Bullet Club Rogue Army (Bad Luck Fale & Jack Bonza) (debut entry)


It's a welcome return for Fale, making his first appearance for New Japan proper this year (although he has competed for their antipodean offshoot, Tamashii). The big man is a three time trios champ, and a one time tag champ. While he was in the land down under, the Rogue General recruited his own Bullet Club offshoot, the Rogue Army, and his partner is drawn from their ranks. Bonza has achieved success in various Aussie promotions. He's also managed to survive the fearsome drop bears, wallabies, and other ferocious wildlife of his home country, and if that doesn't give you "real life badass" cred, I don't know what does.
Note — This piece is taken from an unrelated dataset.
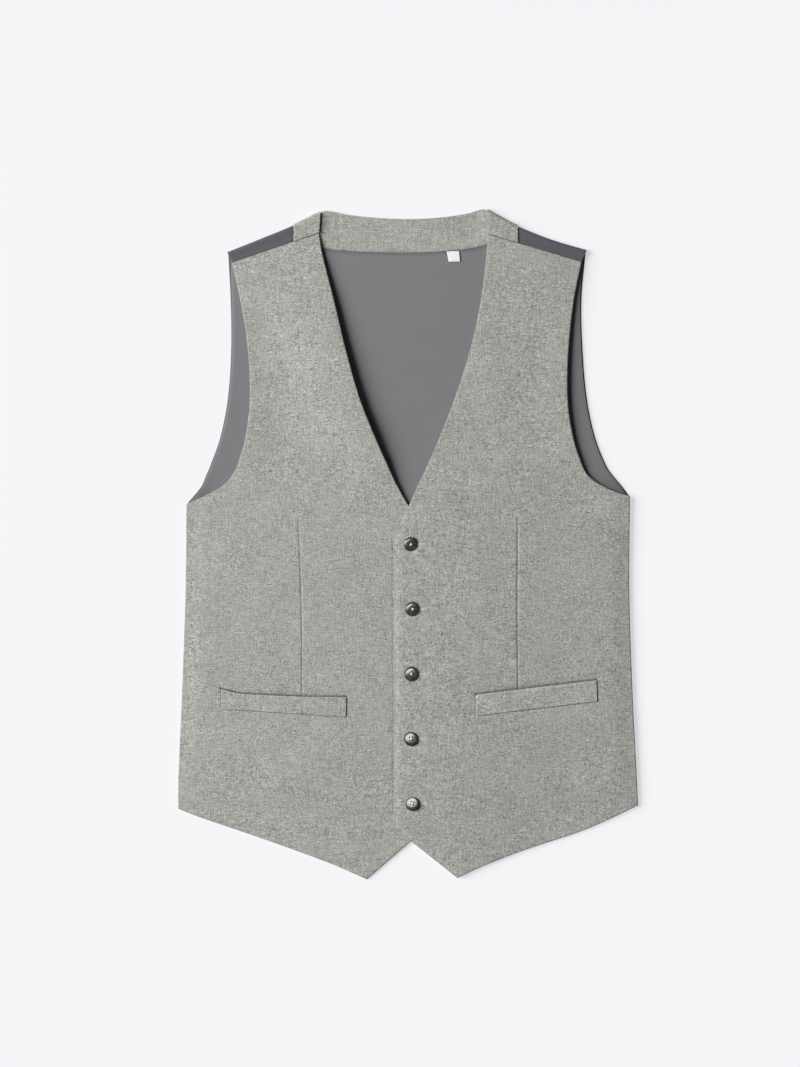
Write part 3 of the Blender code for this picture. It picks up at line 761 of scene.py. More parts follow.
def seam_relief(side, welt, flat):
    """Troughs that seams press into a front, and the painted shade that darkens the cloth in and
    beside them.
    """
    points = flat.reshape(-1, 2)
    y = points[:, 1]
    away, _ = nearest(points, side.dart)
    run = side.dart_depth * fade(y - (DART_TOP - DART_RUN_OUT), DART_RUN_OUT)
    run = run * fade(DART_FOOT - y, DART_FOOT_RUN_OUT)
    relief = run * (DART_SWELL * bell(away - DART_SWELL_ASIDE, DART_SWELL_WIDTH)
                    - DART_PRESS.depth * bell(away, DART_PRESS.width))
    # seam is painted shade: the dart, the pocket's mouth and the cloth above it, the welt's sewn
    # rim and the lap's edge are darkened in colour.
    seam = DART_PRESS.shade * run * bell(away, DART_PRESS.shade_width)
    top = smooth_line(welt.top, even(24))
    away, share = nearest(points, top + (0.0, MOUTH_ABOVE))
    bow = 0.35 + 0.65 * np.sin(math.pi * share)
    bow = bow * fade(np.interp(points[:, 0], *ordered(top)) - y, 3)
    relief -= MOUTH_PRESS.depth * bell(away, MOUTH_PRESS.width)
    relief -= MOUTH_SAG.depth * bow * bell(away, MOUTH_SAG.width)
    seam = np.maximum(seam, MOUTH_PRESS.shade * bell(away, MOUTH_PRESS.shade_width))
    seam = np.maximum(seam, MOUTH_SAG.shade * bow * bell(away, MOUTH_SAG.shade_width))
    ends = [np.array((welt.top[i], welt.bottom[i])) for i in (0, -1)]
    pressed = [(path, WELT_PRESS, share) for path, share in
               zip((smooth_line(welt.bottom, even(8)), *ends), WELT_DEPTHS)]
    if side is RIGHT:
        lap = np.array((LEFT.cutaway_top, LEFT.break_point)) - (LAP_ASIDE, 0)
        pressed.append((lap, LAP_PRESS, 1.0))
    for path, press, share in pressed:
        away, _ = nearest(points, path)
        relief -= press.depth * share * bell(away, press.width)
        seam = np.maximum(seam, press.shade * share * bell(away, press.shade_width))
    return relief.reshape(flat.shape[:2]), seam.reshape(flat.shape[:2])


def outline(flat):
    """The plan points round the rim of a grid."""
    return np.vstack([flat[0], flat[1:, -1], flat[-1, ::-1][1:], flat[::-1, 0][1:]])


def edge_distance(flat, reach=8):
    """Distance to the grid's outline for the points in its outer rows, and a large one inside."""
    border = np.ones(flat.shape[:2], bool)
    border[reach:-reach, reach:-reach] = False
    distance = np.full(flat.shape[:2], 99.0)
    distance[border] = nearest(flat[border], outline(flat))[0]
    return distance


EDGE_PAINTED_SHADE = 0.42          # painted shade along every edge of a front, darkest at the rim, that dims the light its rounded edge catches
EDGE_WIDTH = 1.4
LAP_THINNING = 0.9         # the left front's turned neck edge is pressed thinner, over this width
LAP_THIN_WIDTH = 7.0
CREASE_FREE = 8.0          # no crease comes this close to an edge


def build_front(side, welt, crease_table, sizes, material):
    """One front: its wall, its dart, its pocket mouth and its soft creases."""
    flat, inner, outer = front_plan(side, welt, sizes.cell)
    from_front = np.linalg.norm(flat - inner[:, None], axis=2)
    from_side = np.linalg.norm(flat - outer[:, None], axis=2)
    bend_hem(side, flat)
    height = front_heights(side, flat, from_front, from_side)
    wall = np.full_like(height, sizes.wool_wall)
    if side is LEFT:
        wall -= LAP_THINNING * fade(from_front, LAP_THIN_WIDTH) * fade(flat[..., 1] - 5, 30)
    else:
        flat, height, wall = flat[:, ::-1], height[:, ::-1], wall[:, ::-1]
    relief, seam = seam_relief(side, welt, flat)
    edge = edge_distance(flat)
    soft = creases(flat, crease_table) * (1 - fade(edge, CREASE_FREE))
    if side is LEFT:
        for x, y in button_line():
            soft -= DIMPLE_DEPTH * bell(np.hypot(flat[..., 0] - x, flat[..., 1] - y), DIMPLE_WIDTH)
    made = make_object(side.name + "_front", shell_mesh(flat, height, wall, edge, relief + soft))
    # Painted shade: the dart, the pocket mouth, the welt's rim, the lap's edge and every edge of
    # the front are darkened in colour.
    store_painted_shade(made.data, np.maximum(seam, EDGE_PAINTED_SHADE * fade(edge, EDGE_WIDTH)))
    finish_piece(made, material, "wool", "front_" + side.name)
    return surface_of(flat, height + wall + soft)


def ruled(bottom, top, up):
    """Rows between two lines, and how far up each point lies, as a share."""
    flat = bottom[None] * (1 - up[:, None, None]) + top[None] * up[:, None, None]
    return flat, np.broadcast_to(up[:, None], flat.shape[:2])


WELT_LENGTH = 125.0
WELT_HEIGHT = 21.0
WELT_LIFT = 0.12           # the welt stands off the front by this, and by more at its mouth
MOUTH_LIFT = 0.45
MOUTH_LIFT_REACH = 7.0
WELT_STITCHED = 2.0        # its rim is sewn down, this far in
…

So there you have it. Outside of HoT I'm not sure there's a bad choice for winner. Given that reigning champs never win these things, Bishamon are out, and Taichi's likely to be involved in KOPW stuff at WK. Ishii & Yano, United Empire, Tsuji & Z and Narita & Umino would all make for plausible winners. I'd love to see Monstersauce win, but they're very much a long shot. It's an open enough field that it feels like it could go a number of ways. What does everybody think? If you have any predictions for winners, guesses for Tsuji's partner, corrections to my wildly inaccurate knowledge of lucha libre or general thoughts, feel free to share.

Lastly, as this is the last major show or tournament for New Japan, this is likely to be my last one of these for the year, so thank you to everyone for your support, whether it's the staff here promoting it to the front page, the recs, the comments, or just giving it a read. And don't worry, I'll return next year with a preview for Wrestle Kingdom.